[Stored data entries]
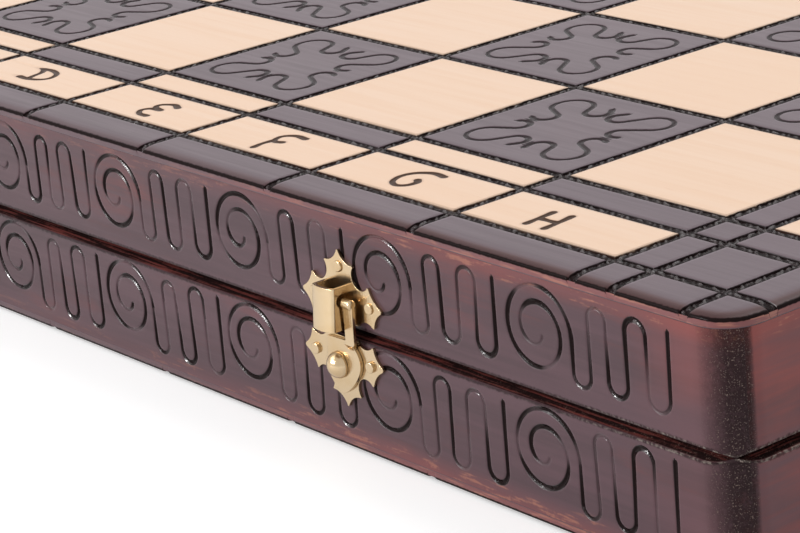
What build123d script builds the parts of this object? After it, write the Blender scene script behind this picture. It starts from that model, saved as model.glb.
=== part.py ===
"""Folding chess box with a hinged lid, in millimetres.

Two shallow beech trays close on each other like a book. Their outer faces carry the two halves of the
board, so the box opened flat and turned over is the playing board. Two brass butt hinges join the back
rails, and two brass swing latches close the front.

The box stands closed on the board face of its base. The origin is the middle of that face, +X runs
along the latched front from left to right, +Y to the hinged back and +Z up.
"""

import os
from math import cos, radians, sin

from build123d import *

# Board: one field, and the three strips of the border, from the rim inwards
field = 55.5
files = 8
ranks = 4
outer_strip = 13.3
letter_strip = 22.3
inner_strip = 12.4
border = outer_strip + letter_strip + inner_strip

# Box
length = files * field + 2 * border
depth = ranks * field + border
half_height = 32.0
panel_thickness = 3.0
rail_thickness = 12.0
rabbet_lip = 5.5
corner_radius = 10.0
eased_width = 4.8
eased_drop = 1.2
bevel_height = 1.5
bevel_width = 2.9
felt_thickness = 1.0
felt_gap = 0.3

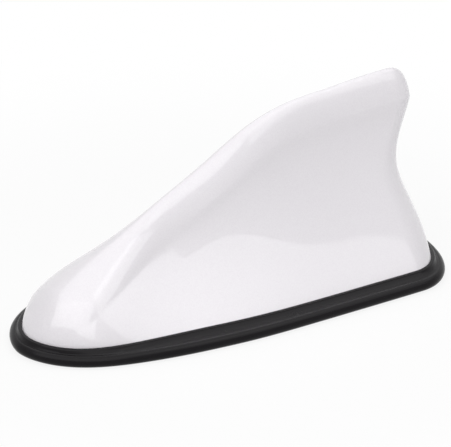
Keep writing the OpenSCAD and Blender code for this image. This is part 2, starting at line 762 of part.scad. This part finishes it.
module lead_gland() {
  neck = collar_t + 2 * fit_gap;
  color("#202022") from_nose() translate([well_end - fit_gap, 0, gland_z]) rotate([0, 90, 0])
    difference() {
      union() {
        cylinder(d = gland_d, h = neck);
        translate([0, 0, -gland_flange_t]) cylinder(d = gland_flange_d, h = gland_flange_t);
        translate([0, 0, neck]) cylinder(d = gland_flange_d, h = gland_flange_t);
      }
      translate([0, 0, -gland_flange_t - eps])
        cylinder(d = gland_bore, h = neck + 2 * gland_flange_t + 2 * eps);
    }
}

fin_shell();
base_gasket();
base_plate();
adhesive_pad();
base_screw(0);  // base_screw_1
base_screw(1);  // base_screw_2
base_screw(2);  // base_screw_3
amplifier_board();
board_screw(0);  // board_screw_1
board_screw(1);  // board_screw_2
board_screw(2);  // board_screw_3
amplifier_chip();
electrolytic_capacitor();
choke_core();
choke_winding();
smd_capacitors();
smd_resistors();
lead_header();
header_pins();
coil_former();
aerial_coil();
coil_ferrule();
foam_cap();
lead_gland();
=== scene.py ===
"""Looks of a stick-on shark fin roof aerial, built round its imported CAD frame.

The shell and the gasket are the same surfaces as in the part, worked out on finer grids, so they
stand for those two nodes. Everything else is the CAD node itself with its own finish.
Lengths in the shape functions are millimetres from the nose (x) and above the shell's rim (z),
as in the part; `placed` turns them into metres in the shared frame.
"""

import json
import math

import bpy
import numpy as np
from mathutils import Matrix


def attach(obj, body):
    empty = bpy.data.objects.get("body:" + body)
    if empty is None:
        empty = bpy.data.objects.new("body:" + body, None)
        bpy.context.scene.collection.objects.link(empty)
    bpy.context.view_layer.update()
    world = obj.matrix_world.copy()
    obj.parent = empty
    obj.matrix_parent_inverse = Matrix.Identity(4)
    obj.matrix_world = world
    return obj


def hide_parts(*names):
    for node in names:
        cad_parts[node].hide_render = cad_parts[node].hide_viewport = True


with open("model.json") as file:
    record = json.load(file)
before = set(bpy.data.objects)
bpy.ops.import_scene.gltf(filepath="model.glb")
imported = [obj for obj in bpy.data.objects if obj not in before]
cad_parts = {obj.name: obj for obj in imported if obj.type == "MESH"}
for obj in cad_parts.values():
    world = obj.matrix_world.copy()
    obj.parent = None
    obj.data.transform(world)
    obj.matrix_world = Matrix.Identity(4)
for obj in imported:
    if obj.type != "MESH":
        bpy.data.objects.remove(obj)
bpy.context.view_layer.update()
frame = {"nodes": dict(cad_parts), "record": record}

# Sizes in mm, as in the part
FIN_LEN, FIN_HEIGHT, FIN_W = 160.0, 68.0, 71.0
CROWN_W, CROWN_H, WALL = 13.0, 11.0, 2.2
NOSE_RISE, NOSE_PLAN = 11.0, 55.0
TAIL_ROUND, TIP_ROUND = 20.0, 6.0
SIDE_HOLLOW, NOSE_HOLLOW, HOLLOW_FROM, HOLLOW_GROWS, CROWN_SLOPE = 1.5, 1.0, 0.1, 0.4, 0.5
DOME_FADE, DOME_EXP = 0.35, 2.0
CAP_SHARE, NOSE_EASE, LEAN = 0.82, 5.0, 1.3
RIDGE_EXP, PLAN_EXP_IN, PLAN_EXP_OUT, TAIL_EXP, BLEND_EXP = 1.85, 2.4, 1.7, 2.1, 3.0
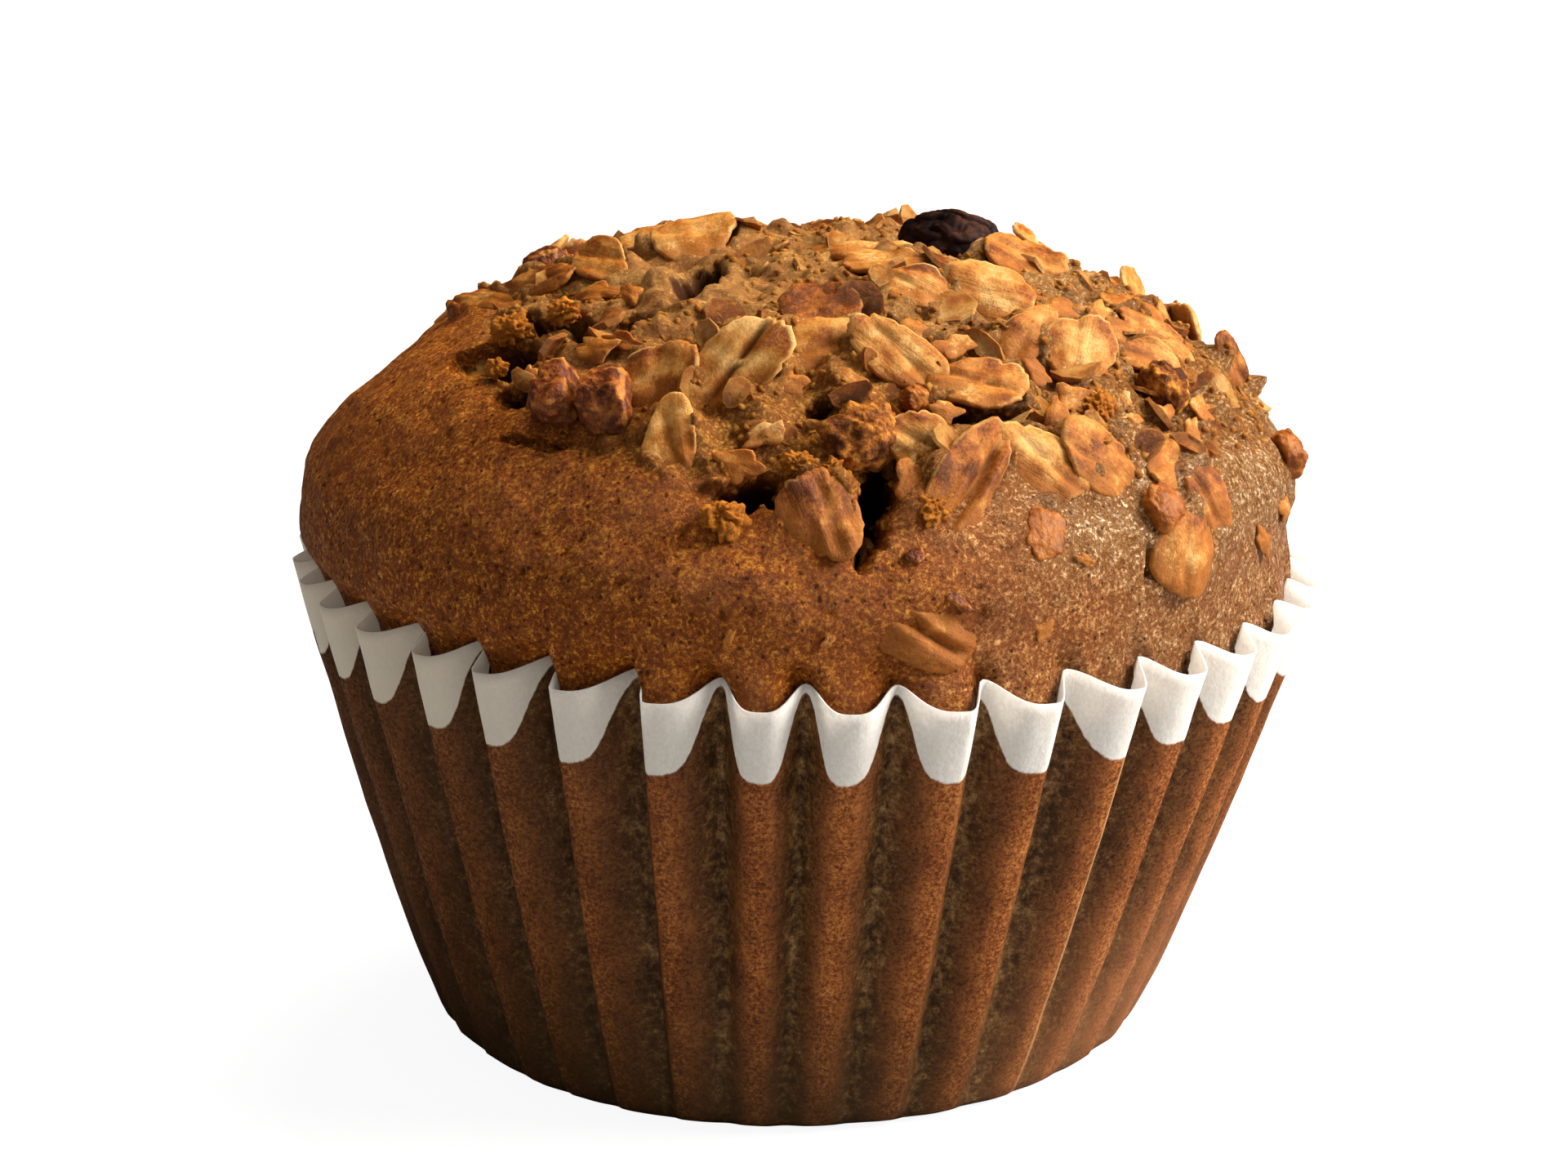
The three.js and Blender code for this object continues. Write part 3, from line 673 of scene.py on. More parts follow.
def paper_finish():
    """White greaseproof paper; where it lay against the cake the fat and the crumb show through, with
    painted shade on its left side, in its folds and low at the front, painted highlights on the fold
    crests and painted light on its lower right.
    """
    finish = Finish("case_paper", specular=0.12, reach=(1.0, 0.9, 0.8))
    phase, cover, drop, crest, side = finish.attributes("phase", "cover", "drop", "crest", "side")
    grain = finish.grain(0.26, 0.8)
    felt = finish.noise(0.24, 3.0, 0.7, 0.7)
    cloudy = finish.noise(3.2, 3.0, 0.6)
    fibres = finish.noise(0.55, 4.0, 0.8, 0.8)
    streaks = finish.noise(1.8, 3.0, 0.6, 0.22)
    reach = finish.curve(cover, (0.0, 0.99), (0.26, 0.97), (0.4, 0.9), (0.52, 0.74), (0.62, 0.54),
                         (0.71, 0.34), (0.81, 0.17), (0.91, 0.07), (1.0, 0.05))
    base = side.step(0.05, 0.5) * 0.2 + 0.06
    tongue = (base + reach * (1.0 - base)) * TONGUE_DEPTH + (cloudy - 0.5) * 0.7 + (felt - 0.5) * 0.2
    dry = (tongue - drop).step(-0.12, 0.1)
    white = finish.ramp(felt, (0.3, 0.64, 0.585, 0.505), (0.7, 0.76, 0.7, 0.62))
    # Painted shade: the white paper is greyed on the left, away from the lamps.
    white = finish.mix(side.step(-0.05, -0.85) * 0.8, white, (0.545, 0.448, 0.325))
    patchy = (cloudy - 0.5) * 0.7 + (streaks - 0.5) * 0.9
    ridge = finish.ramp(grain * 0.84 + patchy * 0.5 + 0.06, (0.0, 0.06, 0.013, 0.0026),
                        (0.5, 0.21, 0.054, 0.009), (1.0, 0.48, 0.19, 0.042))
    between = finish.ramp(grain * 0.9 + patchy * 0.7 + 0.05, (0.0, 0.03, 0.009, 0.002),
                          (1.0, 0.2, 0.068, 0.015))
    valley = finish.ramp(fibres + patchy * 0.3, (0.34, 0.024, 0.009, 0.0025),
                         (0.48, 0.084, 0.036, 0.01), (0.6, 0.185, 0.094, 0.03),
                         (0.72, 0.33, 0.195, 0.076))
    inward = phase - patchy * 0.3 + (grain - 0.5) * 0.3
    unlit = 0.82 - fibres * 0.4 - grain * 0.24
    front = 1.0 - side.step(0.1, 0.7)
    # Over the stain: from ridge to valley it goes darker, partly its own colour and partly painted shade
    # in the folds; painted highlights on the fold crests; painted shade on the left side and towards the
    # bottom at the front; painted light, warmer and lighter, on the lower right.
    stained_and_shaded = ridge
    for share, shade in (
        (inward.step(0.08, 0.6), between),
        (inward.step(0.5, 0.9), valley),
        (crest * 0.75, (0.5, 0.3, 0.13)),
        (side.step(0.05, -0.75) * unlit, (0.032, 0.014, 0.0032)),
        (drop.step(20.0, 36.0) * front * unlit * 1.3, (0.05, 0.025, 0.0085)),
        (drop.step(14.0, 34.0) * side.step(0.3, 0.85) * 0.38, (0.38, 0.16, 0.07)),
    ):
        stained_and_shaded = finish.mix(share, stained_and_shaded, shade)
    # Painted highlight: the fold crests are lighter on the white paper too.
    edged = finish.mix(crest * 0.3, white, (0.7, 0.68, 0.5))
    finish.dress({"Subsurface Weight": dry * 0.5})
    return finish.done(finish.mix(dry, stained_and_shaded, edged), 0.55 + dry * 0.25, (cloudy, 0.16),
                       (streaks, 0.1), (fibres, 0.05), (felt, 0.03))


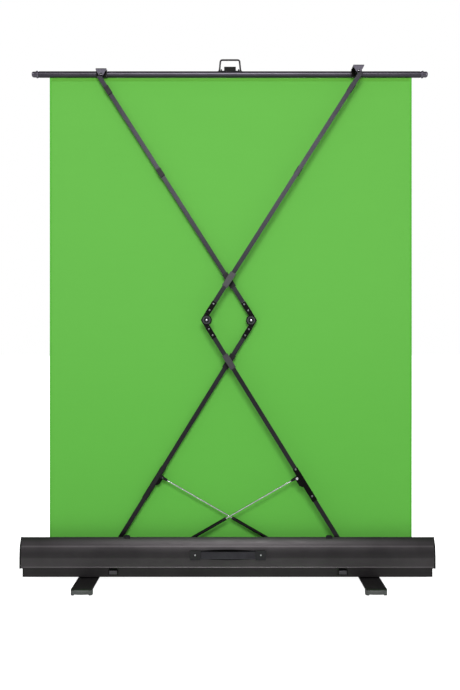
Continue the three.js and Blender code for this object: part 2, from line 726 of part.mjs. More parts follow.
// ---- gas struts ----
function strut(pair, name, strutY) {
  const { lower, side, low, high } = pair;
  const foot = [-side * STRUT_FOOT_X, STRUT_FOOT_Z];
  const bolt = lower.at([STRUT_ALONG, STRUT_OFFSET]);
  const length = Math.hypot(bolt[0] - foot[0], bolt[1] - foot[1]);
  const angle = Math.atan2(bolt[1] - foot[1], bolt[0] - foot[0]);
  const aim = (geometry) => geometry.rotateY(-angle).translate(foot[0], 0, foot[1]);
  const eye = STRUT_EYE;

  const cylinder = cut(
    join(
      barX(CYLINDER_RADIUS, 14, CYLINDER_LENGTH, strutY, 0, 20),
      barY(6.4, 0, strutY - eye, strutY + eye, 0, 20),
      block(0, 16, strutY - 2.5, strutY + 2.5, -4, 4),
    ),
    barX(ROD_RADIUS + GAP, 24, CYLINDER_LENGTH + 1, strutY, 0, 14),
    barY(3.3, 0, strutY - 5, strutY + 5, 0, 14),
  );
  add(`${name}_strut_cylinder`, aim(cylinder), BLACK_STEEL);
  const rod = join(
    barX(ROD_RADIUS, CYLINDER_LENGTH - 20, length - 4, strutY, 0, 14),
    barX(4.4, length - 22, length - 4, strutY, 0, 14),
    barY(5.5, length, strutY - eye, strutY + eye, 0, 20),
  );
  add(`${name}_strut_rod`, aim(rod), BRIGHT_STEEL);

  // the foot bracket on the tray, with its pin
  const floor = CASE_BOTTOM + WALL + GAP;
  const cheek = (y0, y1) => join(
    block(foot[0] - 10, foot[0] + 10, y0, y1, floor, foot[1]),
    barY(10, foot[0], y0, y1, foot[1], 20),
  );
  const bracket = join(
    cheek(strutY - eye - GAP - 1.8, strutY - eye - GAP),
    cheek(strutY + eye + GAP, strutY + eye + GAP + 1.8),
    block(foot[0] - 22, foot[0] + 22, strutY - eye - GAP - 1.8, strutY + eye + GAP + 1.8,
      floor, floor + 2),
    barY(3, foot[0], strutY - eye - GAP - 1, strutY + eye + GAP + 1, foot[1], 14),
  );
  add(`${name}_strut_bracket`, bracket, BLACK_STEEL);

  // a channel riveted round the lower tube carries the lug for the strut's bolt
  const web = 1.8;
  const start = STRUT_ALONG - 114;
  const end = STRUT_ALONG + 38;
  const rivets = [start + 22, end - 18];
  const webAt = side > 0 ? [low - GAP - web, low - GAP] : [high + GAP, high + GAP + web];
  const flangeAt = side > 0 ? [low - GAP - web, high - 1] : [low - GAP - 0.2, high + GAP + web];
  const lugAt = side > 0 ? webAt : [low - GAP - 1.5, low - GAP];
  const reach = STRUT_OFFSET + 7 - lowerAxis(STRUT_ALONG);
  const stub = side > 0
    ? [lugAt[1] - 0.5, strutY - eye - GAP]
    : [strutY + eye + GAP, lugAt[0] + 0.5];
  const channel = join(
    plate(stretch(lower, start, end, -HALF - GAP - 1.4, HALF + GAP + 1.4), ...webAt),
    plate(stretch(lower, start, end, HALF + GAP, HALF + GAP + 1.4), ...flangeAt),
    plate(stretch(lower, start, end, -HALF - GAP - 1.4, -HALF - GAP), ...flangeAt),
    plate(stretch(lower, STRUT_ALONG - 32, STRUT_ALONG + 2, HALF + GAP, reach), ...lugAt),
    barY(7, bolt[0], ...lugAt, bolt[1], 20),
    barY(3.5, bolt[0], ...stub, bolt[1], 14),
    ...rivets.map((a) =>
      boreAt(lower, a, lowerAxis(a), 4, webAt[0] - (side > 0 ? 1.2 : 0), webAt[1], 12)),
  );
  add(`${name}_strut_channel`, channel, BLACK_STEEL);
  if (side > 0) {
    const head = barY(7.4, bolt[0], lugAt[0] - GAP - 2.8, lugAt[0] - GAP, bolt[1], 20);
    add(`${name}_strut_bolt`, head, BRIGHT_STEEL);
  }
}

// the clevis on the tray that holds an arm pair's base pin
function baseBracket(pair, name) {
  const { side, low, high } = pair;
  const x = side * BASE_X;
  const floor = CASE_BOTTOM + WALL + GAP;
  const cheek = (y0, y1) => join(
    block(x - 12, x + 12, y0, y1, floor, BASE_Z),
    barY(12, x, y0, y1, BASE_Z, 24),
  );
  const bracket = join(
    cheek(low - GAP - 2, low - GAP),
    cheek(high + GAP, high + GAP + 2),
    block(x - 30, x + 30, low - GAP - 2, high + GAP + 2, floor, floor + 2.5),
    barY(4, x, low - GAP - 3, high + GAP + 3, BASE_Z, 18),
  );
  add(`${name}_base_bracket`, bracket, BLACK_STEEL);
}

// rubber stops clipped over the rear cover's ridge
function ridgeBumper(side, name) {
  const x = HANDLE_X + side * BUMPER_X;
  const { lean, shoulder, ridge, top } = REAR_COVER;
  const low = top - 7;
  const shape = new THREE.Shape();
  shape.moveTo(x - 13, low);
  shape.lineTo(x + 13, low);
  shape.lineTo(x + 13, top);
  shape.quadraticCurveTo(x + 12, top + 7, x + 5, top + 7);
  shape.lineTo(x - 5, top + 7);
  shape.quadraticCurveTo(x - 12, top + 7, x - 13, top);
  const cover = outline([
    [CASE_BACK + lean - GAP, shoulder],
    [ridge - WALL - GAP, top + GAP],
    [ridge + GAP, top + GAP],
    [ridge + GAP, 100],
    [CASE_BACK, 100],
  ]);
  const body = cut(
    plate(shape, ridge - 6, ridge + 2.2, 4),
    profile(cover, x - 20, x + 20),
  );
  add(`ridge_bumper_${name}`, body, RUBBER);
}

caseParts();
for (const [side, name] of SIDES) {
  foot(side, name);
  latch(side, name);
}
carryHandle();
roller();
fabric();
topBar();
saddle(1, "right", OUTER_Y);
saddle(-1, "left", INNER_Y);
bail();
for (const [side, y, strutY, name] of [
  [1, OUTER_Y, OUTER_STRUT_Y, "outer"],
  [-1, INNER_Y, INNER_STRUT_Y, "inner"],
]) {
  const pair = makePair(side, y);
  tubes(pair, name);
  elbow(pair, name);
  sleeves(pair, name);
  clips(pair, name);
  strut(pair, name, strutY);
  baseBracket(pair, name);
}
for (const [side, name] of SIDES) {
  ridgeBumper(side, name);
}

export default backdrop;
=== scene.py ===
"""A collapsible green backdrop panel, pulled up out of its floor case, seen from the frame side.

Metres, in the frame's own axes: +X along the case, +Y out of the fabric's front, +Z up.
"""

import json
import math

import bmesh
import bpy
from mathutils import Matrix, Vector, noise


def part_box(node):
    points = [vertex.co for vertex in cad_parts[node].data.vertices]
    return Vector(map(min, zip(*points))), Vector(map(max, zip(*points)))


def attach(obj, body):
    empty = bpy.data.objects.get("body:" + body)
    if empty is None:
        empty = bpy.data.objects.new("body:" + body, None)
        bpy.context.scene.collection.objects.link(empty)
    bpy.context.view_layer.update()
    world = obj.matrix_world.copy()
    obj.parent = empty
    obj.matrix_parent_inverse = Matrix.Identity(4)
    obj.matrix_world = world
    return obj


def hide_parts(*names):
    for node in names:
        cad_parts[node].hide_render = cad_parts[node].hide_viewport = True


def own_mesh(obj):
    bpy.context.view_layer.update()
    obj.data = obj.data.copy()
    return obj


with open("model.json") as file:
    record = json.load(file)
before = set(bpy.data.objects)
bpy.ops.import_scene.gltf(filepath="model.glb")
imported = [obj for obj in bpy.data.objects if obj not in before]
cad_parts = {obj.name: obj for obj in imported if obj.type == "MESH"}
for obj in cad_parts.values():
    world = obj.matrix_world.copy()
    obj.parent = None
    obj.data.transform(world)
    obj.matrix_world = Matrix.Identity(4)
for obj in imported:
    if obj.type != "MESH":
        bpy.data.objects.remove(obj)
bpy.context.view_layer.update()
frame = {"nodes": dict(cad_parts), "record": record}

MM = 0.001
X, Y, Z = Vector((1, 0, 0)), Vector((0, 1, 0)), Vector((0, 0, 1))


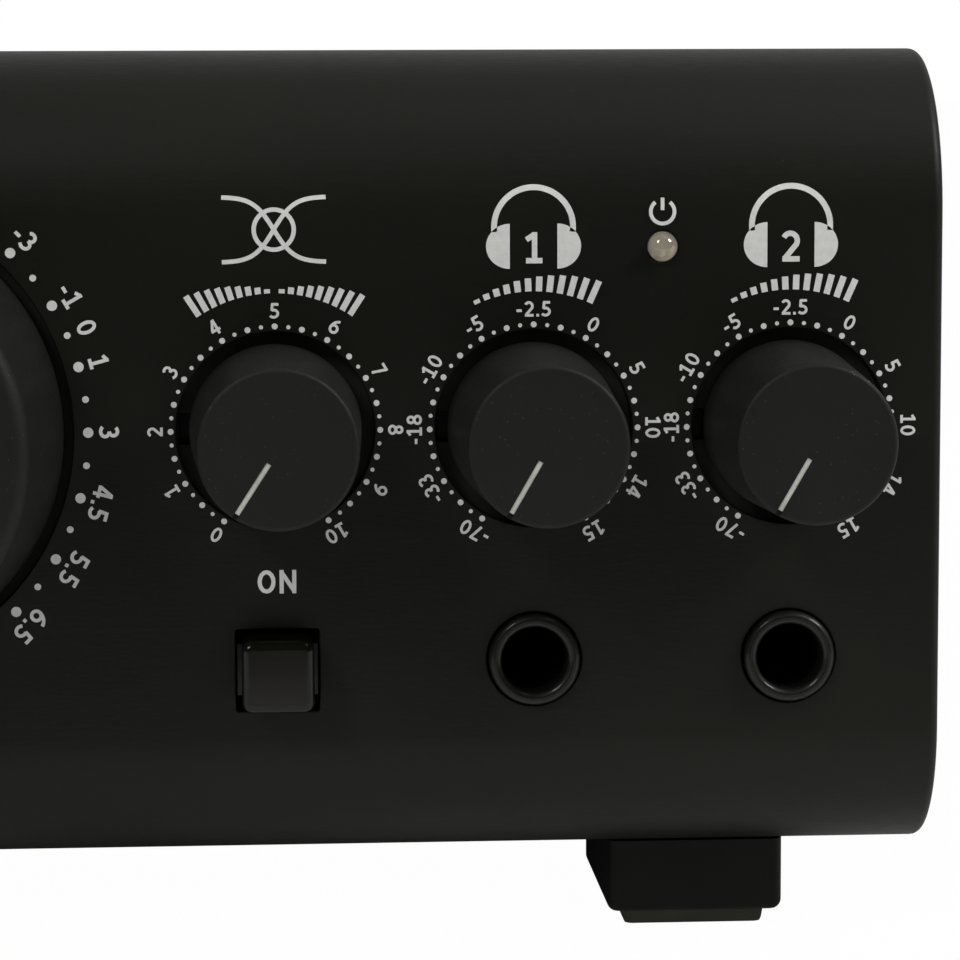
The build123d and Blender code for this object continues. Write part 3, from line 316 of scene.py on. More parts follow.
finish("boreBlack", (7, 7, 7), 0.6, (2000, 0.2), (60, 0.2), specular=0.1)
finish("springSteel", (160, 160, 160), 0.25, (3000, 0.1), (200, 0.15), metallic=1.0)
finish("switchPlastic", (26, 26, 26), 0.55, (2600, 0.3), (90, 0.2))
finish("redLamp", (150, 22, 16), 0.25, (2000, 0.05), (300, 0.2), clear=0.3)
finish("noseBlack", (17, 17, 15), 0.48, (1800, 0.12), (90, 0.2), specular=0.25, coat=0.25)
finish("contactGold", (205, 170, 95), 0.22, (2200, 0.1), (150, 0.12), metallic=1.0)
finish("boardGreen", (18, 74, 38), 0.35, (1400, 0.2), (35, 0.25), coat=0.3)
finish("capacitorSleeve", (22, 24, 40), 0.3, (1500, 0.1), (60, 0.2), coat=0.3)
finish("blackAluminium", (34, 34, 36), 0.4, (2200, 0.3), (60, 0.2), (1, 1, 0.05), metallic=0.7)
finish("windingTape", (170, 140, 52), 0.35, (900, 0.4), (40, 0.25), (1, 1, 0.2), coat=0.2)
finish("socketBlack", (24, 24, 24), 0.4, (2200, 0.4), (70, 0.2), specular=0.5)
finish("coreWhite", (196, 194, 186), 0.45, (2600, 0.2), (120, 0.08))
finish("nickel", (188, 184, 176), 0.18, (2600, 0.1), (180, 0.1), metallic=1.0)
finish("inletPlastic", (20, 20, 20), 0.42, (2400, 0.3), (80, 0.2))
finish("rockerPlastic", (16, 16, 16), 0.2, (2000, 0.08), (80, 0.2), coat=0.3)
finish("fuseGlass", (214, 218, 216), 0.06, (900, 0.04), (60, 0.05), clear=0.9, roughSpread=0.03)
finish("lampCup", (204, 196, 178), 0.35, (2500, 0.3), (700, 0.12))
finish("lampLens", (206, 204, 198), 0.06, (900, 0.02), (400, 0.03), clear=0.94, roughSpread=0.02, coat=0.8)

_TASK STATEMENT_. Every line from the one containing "tubes(pair, name);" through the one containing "points = [vertex.co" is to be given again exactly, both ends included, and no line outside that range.

_REPLY_.
  tubes(pair, name);
  elbow(pair, name);
  sleeves(pair, name);
  clips(pair, name);
  strut(pair, name, strutY);
  baseBracket(pair, name);
}
for (const [side, name] of SIDES) {
  ridgeBumper(side, name);
}

export default backdrop;
=== scene.py ===
"""A collapsible green backdrop panel, pulled up out of its floor case, seen from the frame side.

Metres, in the frame's own axes: +X along the case, +Y out of the fabric's front, +Z up.
"""

import json
import math

import bmesh
import bpy
from mathutils import Matrix, Vector, noise


def part_box(node):
    points = [vertex.co for vertex in cad_parts[node].data.vertices]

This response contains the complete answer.